SANTA CRUZ, Calif. (KGO) -- Our oceans and waterways are facing threats from the effects of climate change.
The problem is, we can't easily check to see if the water's conditions are healthy for humans and the environment.
Well, that was until Santa Cruz's Jack Driscoll-Natale decided to take matters into his own hands.
"Being able to have more water health data will allow communities to be able to see the real effects of climate change in their local areas," Driscoll-Natale said. "So, I went to kind of fill that gap to be able to create a system that was durable enough to be able to be put in the field and efficient and accessible enough to bring that data to communities."

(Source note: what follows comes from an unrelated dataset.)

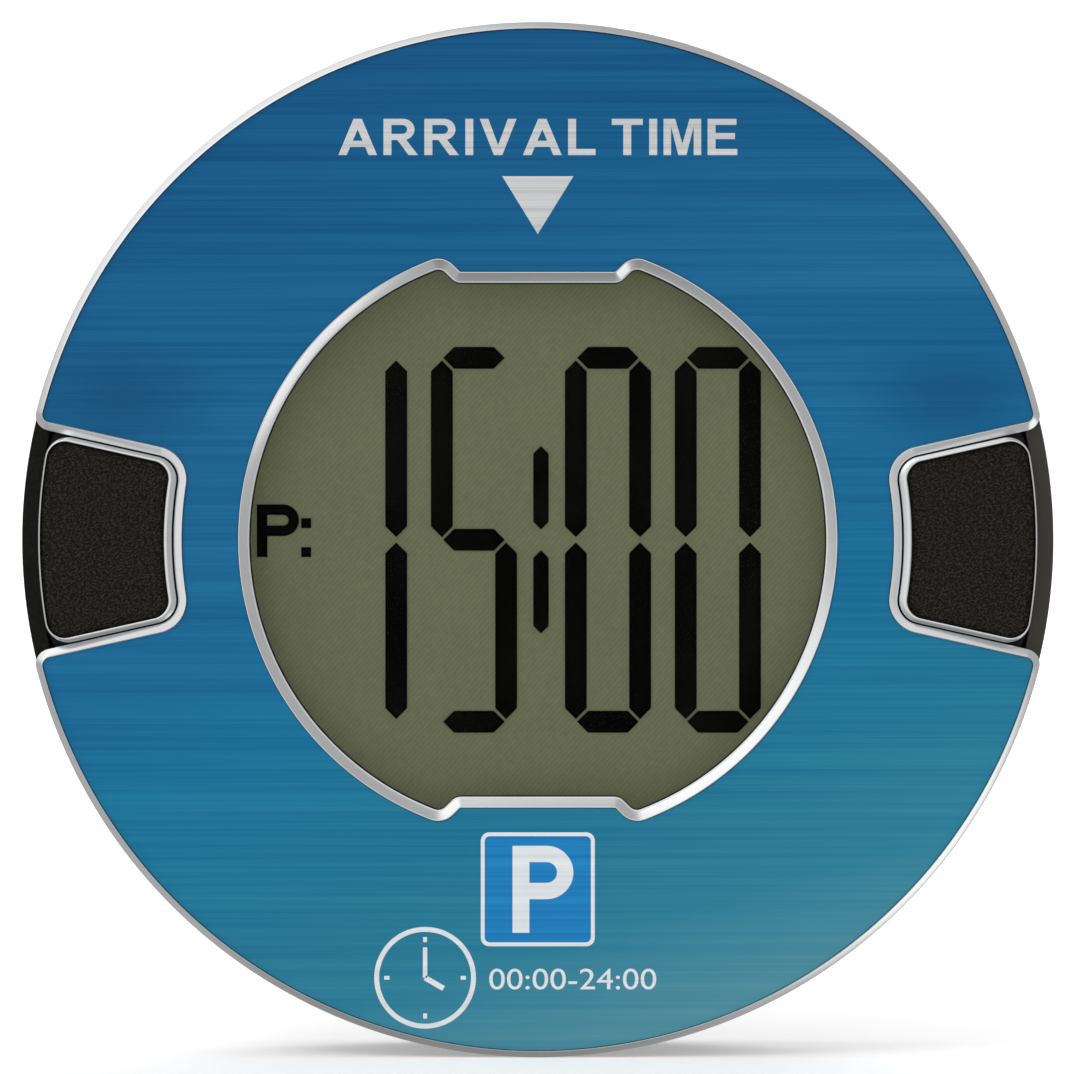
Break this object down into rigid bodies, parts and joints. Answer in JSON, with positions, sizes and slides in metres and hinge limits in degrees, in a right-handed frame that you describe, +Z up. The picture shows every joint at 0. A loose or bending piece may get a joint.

Driscoll-Natale was doing a lab at Pacific Collegiate School when the senior could not find the water health data needed to complete the project.
So like most people would do, he went to the internet to learn how.
Driscoll-Natale taught himself electronics and computer programing to create a one-of-a-kind device.
"It basically takes in the pH, temperature and oxygen reduction potential of local waterways," Driscoll-Natale said. "Then using a Wi-Fi module, we're able to transmit that data wirelessly, directly to the cloud. So that means community members can view the health of their water from anywhere."
Driscoll-Natale says that first-hand information exists for surfers when checking conditions of waves at given locations. With his creation, people can now check water health.
"We knew we had the sensors and the wireless capacity to be able to bring that information to communities, but all we had for water health was really high-end sensor systems used by used by a lot of really scientific and big corporations locally and internationally," Driscoll-Natale said. "And those can cost upwards of a hundred thousand dollars."
Driscoll-Natale is working with the Monterey Bay Aquarium and other groups to patent his technology in order to build upon it so it has greater coverage to benefit people worldwide.
"Not having access to that information was detrimental for not only us as humans in the water, but for the environment and all the animals living in it," Driscoll-Natale said. "And knowing that technology existed, I wanted to bring that to water health to not only sustain our community, but also sustain communities all over the world."